• DATA SEGMENT:

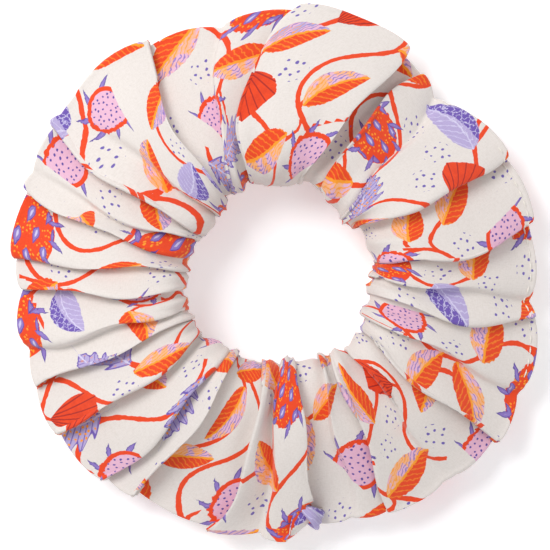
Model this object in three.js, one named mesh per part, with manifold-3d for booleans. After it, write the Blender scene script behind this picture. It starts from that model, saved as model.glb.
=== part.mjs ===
// A gathered hair scrunchie lying flat: a ring of pleated cloth tube round a loop of braided elastic.
//
// Millimetres, +Z up. The ring rests on z = 0 with its hole's axis on Z, and the origin is under its
// centre. The cloth tube is one strip, sewn along its outer edge, and it opens in X as the elastic
// stretches, so the tube, the elastic and the long seam are each made as a left and a right half.

import * as THREE from 'three';
import { mergeVertices } from 'three/addons/utils/BufferGeometryUtils.js';
import Module from 'manifold-3d';

const wasm = await Module();
wasm.setup();

// ---- driving dimensions -------------------------------------------------------------------------

// The ring of gathered cloth
const ringAcrossX = 127; // outer edge to outer edge
const ringAcrossY = 131;
const holeAcrossX = 45; // inner edge to inner edge
const holeAcrossY = 42;
const ringHeight = 25; // highest crest of the pleats
const edgeHeight = 9; // height of the sewn outer edge
const pleatCount = 22; // an even number keeps the ring balanced about its centre
const pleatDepth = 2.4; // how far the outer edge falls back between pleats
const pleatRise = 2.6; // how far the top sinks between pleats
const splitGap = 0.3; // between the two halves of the cloth

// The elastic, a flat braid standing on its edge inside the inner gathers
const elasticWidth = 7;
const elasticThickness = 1;
const elasticInset = 4.2; // cloth gathered between the hole and the elastic
const elasticLift = 8; // lower edge of the elastic above the table
const elasticOverlap = 12; // the two sewn ends, one over the other
const elasticJoinAngle = -28; // degrees, middle of the overlap
const elasticClearance = 0.4; // between the elastic and the cloth round it

// The threads
const threadRadius = 0.3;
const threadClearance = 0.3;
const seamInset = 3.2; // the long seam, in from where the outer edge falls back
const closingInset = 2.2; // the closing topstitch, in from the same line
const closingStart = -22; // degrees, the stretch left open for turning and then topstitched
const closingEnd = 32;
const endSeamAngle = 8; // degrees, where the strip's short ends are joined
const endSeamInset = 2.6; // the end seam's thread, in from the cloth's surface
const tackRows = 5; // zigzags in the tack that joins the elastic

// Fineness
const stepsPerPleat = 6;
const sectionPoints = 7; // points on each curve of the tube's section
const arcStep = 6; // degrees between stations on the elastic and the seams

// ---- small helpers ------------------------------------------------------------------------------

const radians = THREE.MathUtils.degToRad;

function toManifold(geometry) {
  const bare = geometry.index ? geometry.clone() : geometry;
  bare.deleteAttribute('normal');
  bare.deleteAttribute('uv');
  const merged = mergeVertices(bare, 1e-4);
  return new wasm.Manifold(new wasm.Mesh({
    numProp: 3,
    vertProperties: new Float32Array(merged.attributes.position.array),
    triVerts: new Uint32Array(merged.index.array),
  }));
}

function toGeometry(manifold) {
  const mesh = manifold.getMesh();
  const geometry = new THREE.BufferGeometry();
  geometry.setAttribute('position', new THREE.BufferAttribute(mesh.vertProperties, 3));
  geometry.setIndex(new THREE.BufferAttribute(mesh.triVerts, 1));
  geometry.computeVertexNormals();
  return geometry;
}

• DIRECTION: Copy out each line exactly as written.

• SOLUTION TO THIS EXERCISE:
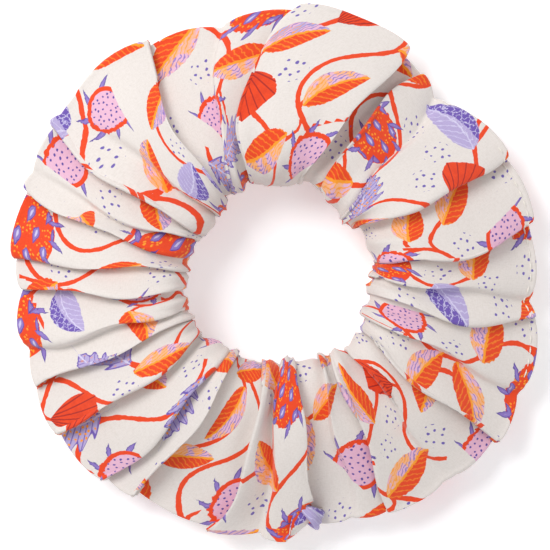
Model this object in three.js, one named mesh per part, with manifold-3d for booleans. After it, write the Blender scene script behind this picture. It starts from that model, saved as model.glb.
=== part.mjs ===
// A gathered hair scrunchie lying flat: a ring of pleated cloth tube round a loop of braided elastic.
//
// Millimetres, +Z up. The ring rests on z = 0 with its hole's axis on Z, and the origin is under its
// centre. The cloth tube is one strip, sewn along its outer edge, and it opens in X as the elastic
// stretches, so the tube, the elastic and the long seam are each made as a left and a right half.

import * as THREE from 'three';
import { mergeVertices } from 'three/addons/utils/BufferGeometryUtils.js';
import Module from 'manifold-3d';

const wasm = await Module();
wasm.setup();

// ---- driving dimensions -------------------------------------------------------------------------

// The ring of gathered cloth
const ringAcrossX = 127; // outer edge to outer edge
const ringAcrossY = 131;
const holeAcrossX = 45; // inner edge to inner edge
const holeAcrossY = 42;
const ringHeight = 25; // highest crest of the pleats
const edgeHeight = 9; // height of the sewn outer edge
const pleatCount = 22; // an even number keeps the ring balanced about its centre
const pleatDepth = 2.4; // how far the outer edge falls back between pleats
const pleatRise = 2.6; // how far the top sinks between pleats
const splitGap = 0.3; // between the two halves of the cloth

// The elastic, a flat braid standing on its edge inside the inner gathers
const elasticWidth = 7;
const elasticThickness = 1;
const elasticInset = 4.2; // cloth gathered between the hole and the elastic
const elasticLift = 8; // lower edge of the elastic above the table
const elasticOverlap = 12; // the two sewn ends, one over the other
const elasticJoinAngle = -28; // degrees, middle of the overlap
const elasticClearance = 0.4; // between the elastic and the cloth round it

// The threads
const threadRadius = 0.3;
const threadClearance = 0.3;
const seamInset = 3.2; // the long seam, in from where the outer edge falls back
const closingInset = 2.2; // the closing topstitch, in from the same line
const closingStart = -22; // degrees, the stretch left open for turning and then topstitched
const closingEnd = 32;
const endSeamAngle = 8; // degrees, where the strip's short ends are joined
const endSeamInset = 2.6; // the end seam's thread, in from the cloth's surface
const tackRows = 5; // zigzags in the tack that joins the elastic

// Fineness
const stepsPerPleat = 6;
const sectionPoints = 7; // points on each curve of the tube's section
const arcStep = 6; // degrees between stations on the elastic and the seams

// ---- small helpers ------------------------------------------------------------------------------

const radians = THREE.MathUtils.degToRad;

function toManifold(geometry) {
  const bare = geometry.index ? geometry.clone() : geometry;
  bare.deleteAttribute('normal');
  bare.deleteAttribute('uv');
  const merged = mergeVertices(bare, 1e-4);
  return new wasm.Manifold(new wasm.Mesh({
    numProp: 3,
    vertProperties: new Float32Array(merged.attributes.position.array),
    triVerts: new Uint32Array(merged.index.array),
  }));
}

function toGeometry(manifold) {
  const mesh = manifold.getMesh();
  const geometry = new THREE.BufferGeometry();
  geometry.setAttribute('position', new THREE.BufferAttribute(mesh.vertProperties, 3));
  geometry.setIndex(new THREE.BufferAttribute(mesh.triVerts, 1));
  geometry.computeVertexNormals();
  return geometry;
}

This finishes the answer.